Posiblemente
estemos ciegos y no veamos los milagros que se producen cada día. El amor se
manifiesta a cada instante en este mundo aunque, aparentemente, aparezca
escondido o no tan visible como realmente lo está. ¿Es que no es amor el
respeto, la atención al enfermo, el saludo, el servicio y el procurarnos el bien
unos a otros? ¿Y no pasa eso a cada instante en muchas partes de este mundo,
sobre todo en las familias, que a su vez conforman los pueblos?
Un saludo, una
sonrisa, un desear buenos días y que todo vaya bien, son chispas de amor que pululan
y brillan a cada momento en los ambientes de este mundo. Es verdad y es
evidente que también junto a estos deseos de amor – buenas semillas – también crecen
la cizaña, tal y como decíamos ayer, y con la que hay que convivir sin
desesperar y con la esperanza de que permanezca firme y productiva la buena
semilla.
Si observamos
cuidadosamente y con verdadera atención, la presencia de Dios se hace notable y
visible a nuestra percepción espiritual. Nuestro corazón vive y goza de
sobresalto en sobresalto experimentando la presencia del Espíritu de Dios en
cada instante de nuestra vida y en todo lo que nos concierne y se relaciona con
nosotros.
Una mirada tierna, misericordiosa y comprensiva desde nuestra familia; un servicio que busca nuestro confort, nuestro bien y se preocupa de nosotros; unos gestos de amor incondicional de muchos que nos rodean nos hablan de la presencia de Dios en nuestras vidas. ¿No son esos verdaderos milagros que, aunque aparentemente insignificante son de inestimable valor?

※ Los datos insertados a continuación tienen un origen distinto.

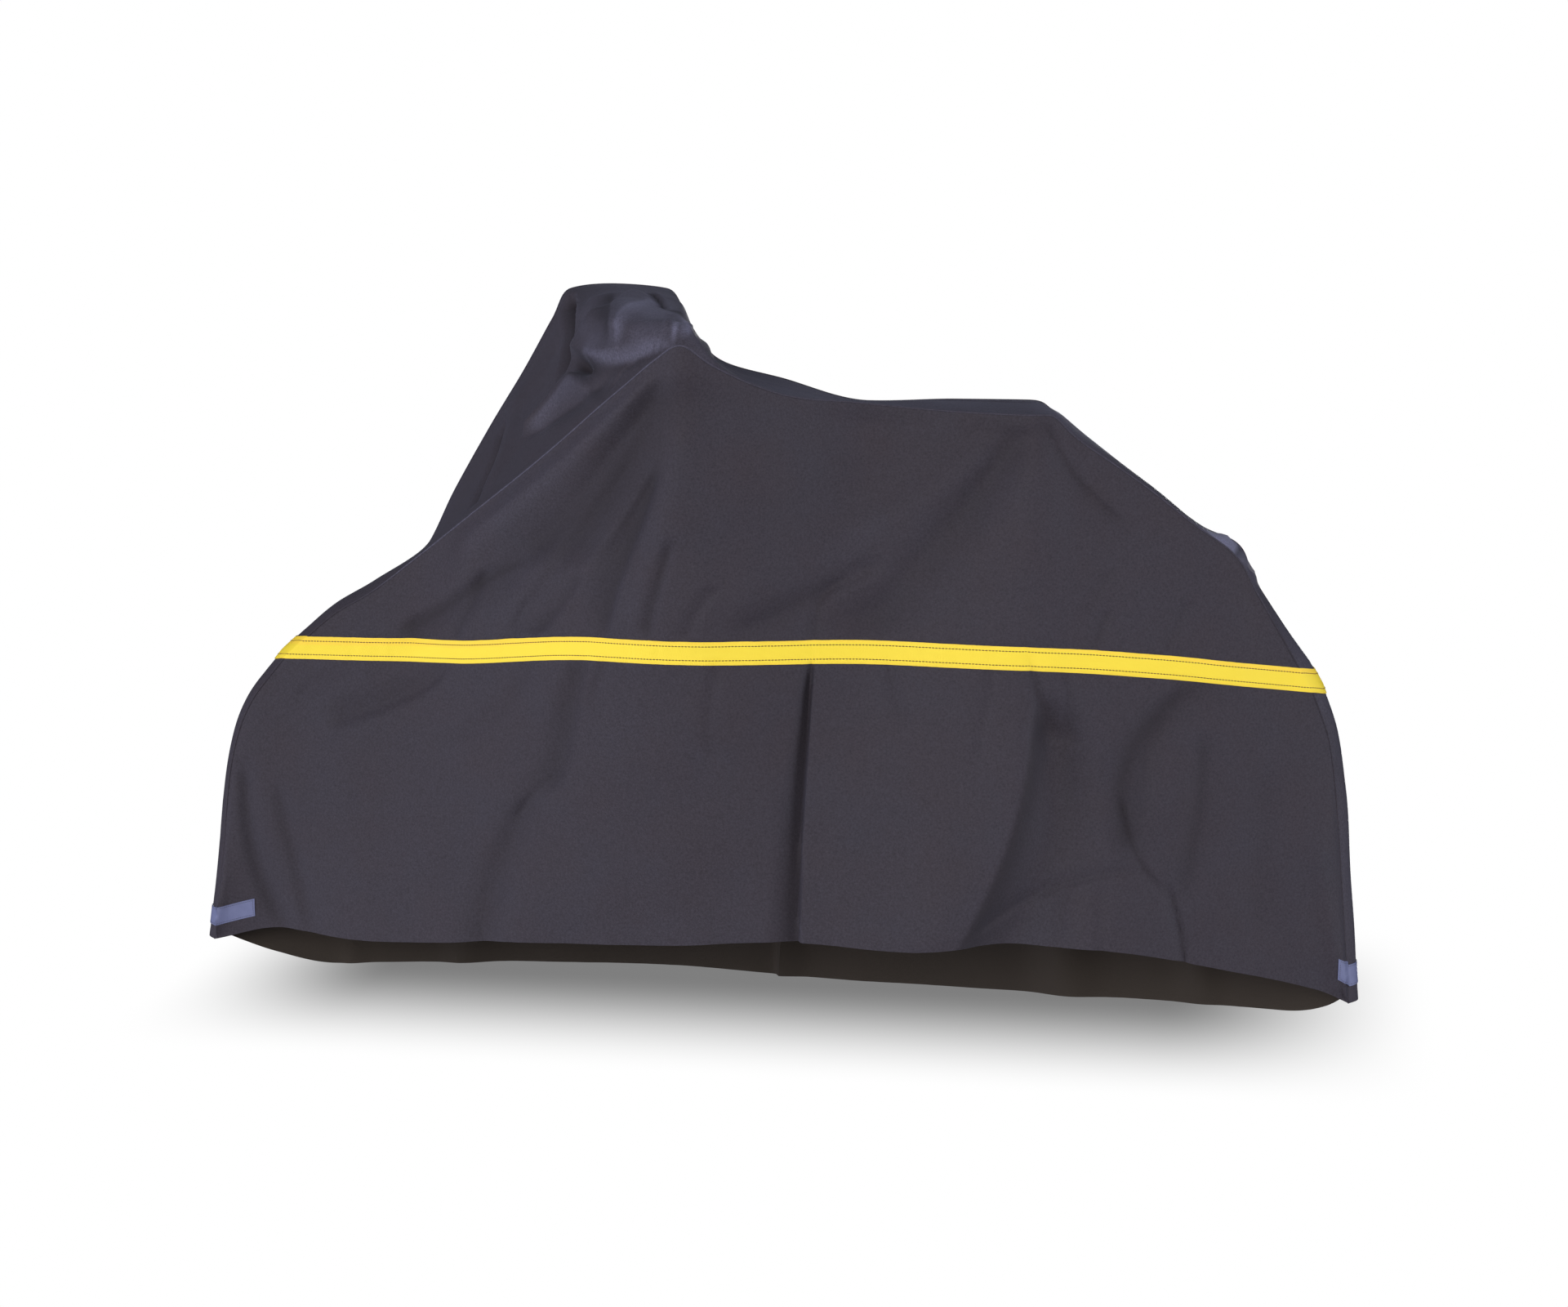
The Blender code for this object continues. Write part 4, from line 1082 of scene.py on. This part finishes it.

Quizás cuando aparece la cizaña y
se ausenta el bien notamos poderosamente el valor y la necesidad del amor y es
entonces cuando echamos de menos, apreciamos y descubrimos la presencia de Dios
entre nosotros. Es entonces cuando sí advertimos que Dios está plenamente
actuando en nuestras vidas y que está presente en nuestro camino. Realmente
aquí, entre nosotros, hay uno más importante que todos los signos que quieran
ver. Su muerte y Resurrección es el Signo por excelencia.